Food, fibre and whenua - Kai, kaka tupu me te whenua

He rākau morimori, e kore e taea te piki.
A tree without lower branches cannot be climbed – learn fully, don’t take shortcuts.

Informal training or modelling of work habits can also teach negative habits, such as shortcuts or poor practice habits – that’s why it is important to embed formal training into Standard Operating Instructions in a business

— Gemma Peyerl, HR Manager New Plymouth, Tegel Foods Ltd

The Food and Fibre sector is traditionally described as the backbone of our economy. It has grown into a sector responsible for a significant portion of Aotearoa New Zealand’s $50 billion in exports and is an area where kaitiakitanga (stewardship) is a key part of success. Our inclusion of ‘Whenua’ (‘Land’) in the Food and Fibre Sector importantly acknowledges the need for sustainability and protection of the land that provides for us.

Children planting at Marfell Community Garden.

The Food, Fibre & Whenua sector spans all 3 districts in our region. Whilst large-scale food product manufacturers can be predominantly found in the South Taranaki District, kaimahi (workers) will often travel from the other 2 districts for these opportunities. There are a range of initiatives and training being provided in our region for the Food, Fibre & Whenua sector. However, our engagements with regional stakeholders connected to the sector revealed some clear challenges. These included struggles with external preconceptions, a historical reliance on migrant workers, and a disconnect between traditional learning and mātauranga Māori practices.

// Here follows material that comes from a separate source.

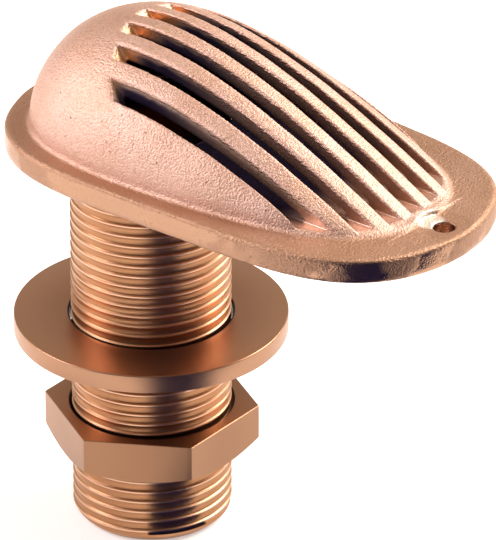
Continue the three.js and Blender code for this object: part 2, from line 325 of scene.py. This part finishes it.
def metal(name):
    """A new material: its wire in Object coordinates, their parts in mm and its metallic shader."""
    material = bpy.data.materials.new(name)
    material.use_nodes = True
    tree = material.node_tree
    shader = tree.nodes["Principled BSDF"]
    shader.inputs["Metallic"].default_value = 1.0
    place = Wire(tree).node("ShaderNodeTexCoord", output="Object")
    parts = place.node("ShaderNodeSeparateXYZ", {}, {0: place}).socket.node.outputs
    x, y, z = (Wire(tree, parts[k]) * 1000 for k in range(3))
    return material, place, (x, y, z), shader


def finish_metal(place, shader, colour, roughness, height, depth):
    """Links colour, roughness and a height in units of depth (mm) to the shader."""
    bump = place.node("ShaderNodeBump", {}, {"Height": height, "Distance": depth / 1000, "Strength": 1.0})
    for socket, wire in (("Base Color", colour), ("Roughness", roughness), ("Normal", bump)):
        place.tree.links.new(wire.socket, shader.inputs[socket])


SAND_PINK, SAND_TAN = (0.83, 0.56, 0.46, 1), (0.75, 0.47, 0.35, 1)
FLANGE_TAN = (0.46, 0.255, 0.15, 1)
GRAIN_BROWN, PIT_BROWN = (0.42, 0.21, 0.12, 1), (0.26, 0.12, 0.07, 1)
# The slot walls' pale colour is partly milled metal and partly a painted reflection, and their orange at the
# rear ends is a painted glow.
MILLED_PALE_AND_REFLECTION, PAINTED_REAR_GLOW = (0.76, 0.52, 0.40, 1), (0.84, 0.48, 0.24, 1)
# Dark navy painted shade for the chamber and the slots.
PAINTED_SHADE_NAVY = (0.045, 0.032, 0.070, 1)
# A near-white painted highlight for the ledge behind the screw.
PAINTED_HIGHLIGHT_PATCH = (0.97, 0.86, 0.76, 1)
GRAIN_DEPTH = 0.24
# Centre and radii of the near-white highlight painted behind the screw.
HIGHLIGHT_X, HIGHLIGHT_INNER, HIGHLIGHT_OUTER = SCREW_X - 3.4, 2.4, 3.5


def cast_bronze():
    """Sand grain with small pits, pink on the skin and tan on the flange. The slots' walls are
    milled and painted pale as a reflection, with a painted orange glow at their rear ends. The
    chamber and the slots' rear halves are painted dark as shade, the rim is worn smooth in patches,
    and a near-white highlight is painted on the ledge behind the screw."""
    material, place, (x, y, z), shader = metal("cast_bronze_rough")
    depth = place.node("ShaderNodeAttribute", {"attribute_name": "depth"}, {}, "Fac")
    cut = place.node("ShaderNodeAttribute", {"attribute_name": "cut"}, {}, "Fac")
    patches = place.noise(13, 3.0).step(0.35, 0.65)
    forward = x.step(3, 9)
    # Painted shade, darker the deeper below the dome's skin: in the slots here, and in the chamber as
    # hollow.
    shade = depth.step(0.3, 1.7) * forward * (1 - x.step(14, 44) * 0.9)
    hollow = depth.step(DOME_WALL - 1.0, DOME_WALL + 0.1) * (
        1 - x.step(CHAMBER_END - 14, CHAMBER_END - 4) * 0.8)
    over_flange = z - FLANGE_THICKNESS
    inside = place.math("MAXIMUM", shade, hollow) * over_flange.step(0.2, 0.8)
    # The slot walls' mask: their milled finish, plus a pale painted reflection and a painted glow at the
    # rear ends.
    milled = cut.step(0.2, 0.9) * depth.step(0.3, 0.9)
    flat = 1 - over_flange.step(-0.3, 0.8)
    rim = (1 - over_flange.step(-0.9, -0.3)) * patches.step(0.1, 0.6)
    # A round near-white painted highlight on the ledge behind the screw.
    behind_hole = x - HIGHLIGHT_X
    off_patch = place.math("SQRT", behind_hole * behind_hole + y * y)
    highlight_patch = (1 - off_patch.step(HIGHLIGHT_INNER, HIGHLIGHT_OUTER)) * over_flange.step(-0.6, -0.3)

    grain = place.noise(0.45, 2.0, 0.6)
    speck = place.noise(1.9, 2.0)
    cells = place.node("ShaderNodeTexVoronoi", {}, {"Vector": place, "Scale": 640.0})
    pits = (1 - cells.step(0.08, 0.22)) * speck.step(0.56, 0.64)
    colour = (patches * 0.6).mix(SAND_PINK, SAND_TAN)
    colour = (flat * 0.85).mix(colour, FLANGE_TAN)
    colour = ((1 - grain.step(0.34, 0.56)) * 0.32).mix(colour, GRAIN_BROWN)
    colour = (pits * 0.5).mix(colour, PIT_BROWN)
    # Slot walls pale, partly milled metal and partly painted reflection.
    colour = (milled * 0.8).mix(colour, MILLED_PALE_AND_REFLECTION)
    # Painted orange glow on the slot walls' rear ends.
    colour = (milled * (1 - forward) * 0.9).mix(colour, PAINTED_REAR_GLOW)
    # Dark navy painted shade in the slots and the chamber.
    colour = inside.mix(colour, PAINTED_SHADE_NAVY)
    # Near-white painted highlight behind the screw.
    colour = (highlight_patch * 0.9).mix(colour, PAINTED_HIGHLIGHT_PATCH)
    sand = 0.42 + grain * 0.20 + pits * 0.2
    roughness = sand - milled * 0.14 + inside * 0.25 - highlight_patch * 0.05 - rim * 0.3
    smoothed = (1 - milled * 0.75) * (1 - highlight_patch * 0.3) * (1 - rim * 0.7)
    height = (grain + speck * 0.4 - pits * 0.5) * smoothed
    finish_metal(place, shader, colour, roughness, height, GRAIN_DEPTH)
    return material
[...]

Further, taiohi (youth) and kaimahi often leave formal training lacking knowledge, skills and connections that would allow them to progress.

Significant challenges also surfaced for the Agriculture and Primary Processing industries specifically. For the Agriculture industry these challenges included:

  • The implementation of national policies around land use and management
  • The impact of technology
  • Changing workforce needs and skills required due to positive steps being taken to support kaitiakitanga practices
  • The number of sole traders and small business units making workforce training and development more difficult and a lower priority for many.

Comparatively, the Primary Processing industry has been impacted by COVID-19 related border closures increasing skills and labour shortages. The industry also struggles with a lack of opportunity awareness amongst educators, whānau (family) and other influencers connected to taiohi (youth); they are unable to relay the multitude of benefits available to those working within the sector. This is being addressed by initiatives such as Taranaki Educators and Enterprises, however, the need for people with industry experience to be educating our taiohi remains.

We recognise all the current challenges within the Food, Fibre & Whenua sector. To address these concerns beyond our current Action Points, we are committed to continuing conversations with training providers, Workforce Development Councils, and industry representatives such as Taranaki Catchment Communities.